I haven't posted in years, but I just did this upgrade myself. I've used the Eibach springs with the KYB shocks. A little background, I have a 2007 V6 and have always hated the suspension as being too soft. I prefer a suspension that was much firmer for driving the mountain roads around here (anyone heard of the Dragon?) so my whole interest was improving steering, braking, and getting rid of that floating feeling I find with the stock Sonata suspension. I could care less about looks and the drop look.
Doing the rear, the hardest part was getting the old shocks off, specifically the lower shock bushing. I ended up using a Dremmel to cut the shocks and expose the bushings. After getting all the rubber off the bushings I used a torch to heat the remaining steel sleeve and free it up. It took about an hour work per bushing but I finally got them off with much brute force and ignorance. I did also use the Dremmel to make a couple of relief cuts in that final sleeve which I believed helped. There was some rust powder under the bushing once they finally came off, but nothing bad. I did a lit sanding of the stud and put some penetrating oil on it, the new shocks slipped right on like a dream. No spring compressors needed for the back springs.
On the front, the bugger was getting the old strut tower out. A few years ago I considered doing this project and was told to compress the springs before removing, well I couldn't find a way to make that work, but if you take your time and use a floor jack, then getting them out without the spring compressor is totally easy. Once you get the struts out use spring compressors and an impact wrench for best results. To get the old springs off takes a lot of compressing, and that was the worst part of the fronts (getting those compressors on and off). Once you get the top off the struts (compress a lot before trying to take it off!), putting the hardware onto the new strut and spring system is easy. You will have to use the spring compressors a little to get the hardware to bolt on, but not anywhere nearly as much as you did to get the old ones off. It all bolted right back in easy as pie.
I'll add that while I had it apart I went ahead and put Weaver gold ceramic brake pads on all four wheels.
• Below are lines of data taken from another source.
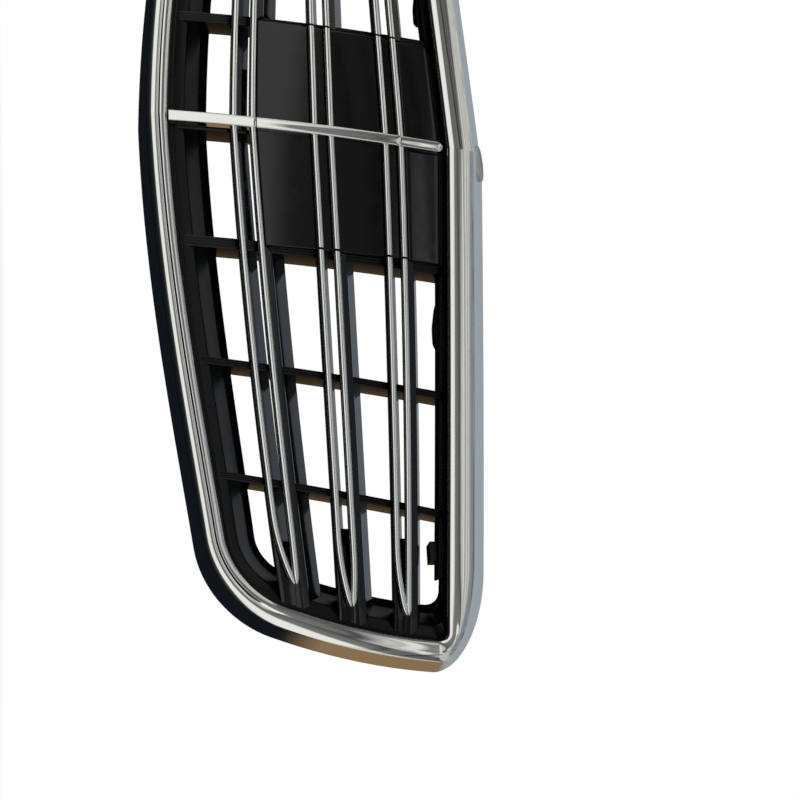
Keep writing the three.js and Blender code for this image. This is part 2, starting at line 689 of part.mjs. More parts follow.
for (const [sideName, side] of Object.entries(SIDES)) {
  for (const name of Object.keys(BLADES)) {
    const body = louvreBody(name, louvreStart(name), side);
    place(`louvre_${name}_${sideName}`, trimmed(body), 'gloss');
    place(`trim_${name}_${sideName}`, skin(louvreTrim(name, louvreStart(name), side)), 'chrome');
  }
  ribPlaces.forEach((x, i) => {
    const front = COVER_FRONT + COVER_THICK + GAP;
    const width = i ? RIB_WIDTH : FIRST_RIB_WIDTH;
    const geometry = rib(x, RIB_FAN[i], width, front, -half + 4, half - 1, side);
    place(`rib_${i + 1}_${sideName}`, geometry, 'satin');
  });
}

const ribFront = COVER_FRONT + COVER_THICK + GAP;
const ribTop = coverBottom(0) - 1.5;
place('rib_centre', rib(0, 0, CENTRE_RIB_WIDTH, ribFront, -half + 4, ribTop, 1), 'satin');

for (const name of ['middle', 'upper']) {
  for (const key of ['a', 'b']) {
    place(`cover_trim_${name}_${key}`, skin(coverTrim(name, key)), 'chrome');
  }
}

const cover = plate(coverBottom, (x) => coverSplit(x) - GAP, COVER_FRONT, COVER_THICK, COVER_HALF, 8);
place('sensor_cover', cover, 'gloss');
place('cover_top_plate', plate(coverSplit, coverTop, COVER_FRONT + 1.2, 2.2, COVER_HALF, 3), 'gloss');
place('sensor_bracket', sensorBracket(), 'rear');

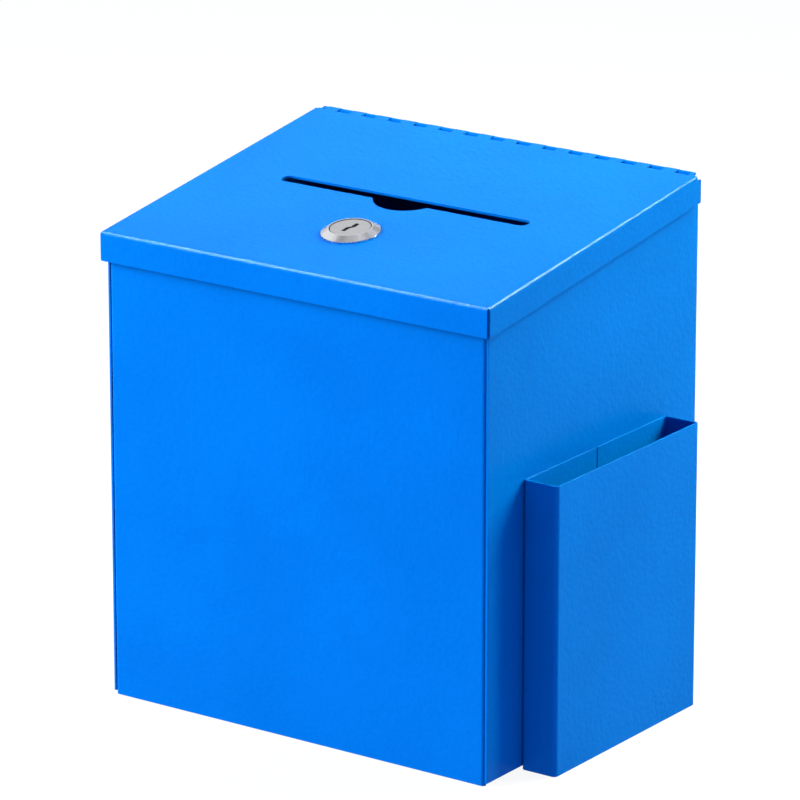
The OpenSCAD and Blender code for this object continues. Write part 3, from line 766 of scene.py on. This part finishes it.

Now I didn't do before and after measurements to check the drop because I really don't care, but it is lower for sure. I had to readjust mirrors on the first drive to compensate. I immediately noticed the change in handling. The Sonata tracks just where I point it, I don't have to compensate for the body roll anymore. I also don't notice the annoying roll when making hard turns like I use to. Braking is much better and smoother, some of that may be due to the Weaver ceramic gold pads, but I also notice the car sits a lot flatter during hard breaking instead of pitching up like it used to. So far I am happy (I just finished this yesterday), but I do notice I need an alignment now. I called my shop and he told me lowered Sonatas will not get a proper alignment. Apparently there is no camber adjustment on a Sonata only toe alignment. So that can be done, but not camber. Now I'm looking into replacing the ball joints with something that can be adjusted. Looks like the consensus is the Eibach approved solution does not actually fit the Sonata (WTF?) and there is a good chance that this one will work for an Eibach spring upgrade, but probably not an HR which is a lower drop: MEVOTECH Part # MK7452 RockAuto Parts Catalog
I can probably change these out myself before taking it over to the alignment shop. Saves on the cost if I do labor myself and it also gives me a better knowledge of how all this stuff works together.
Anyhow, I thought I would share that, and if anyone has any advice, comments, feedback etc. it would be greatly appreciated.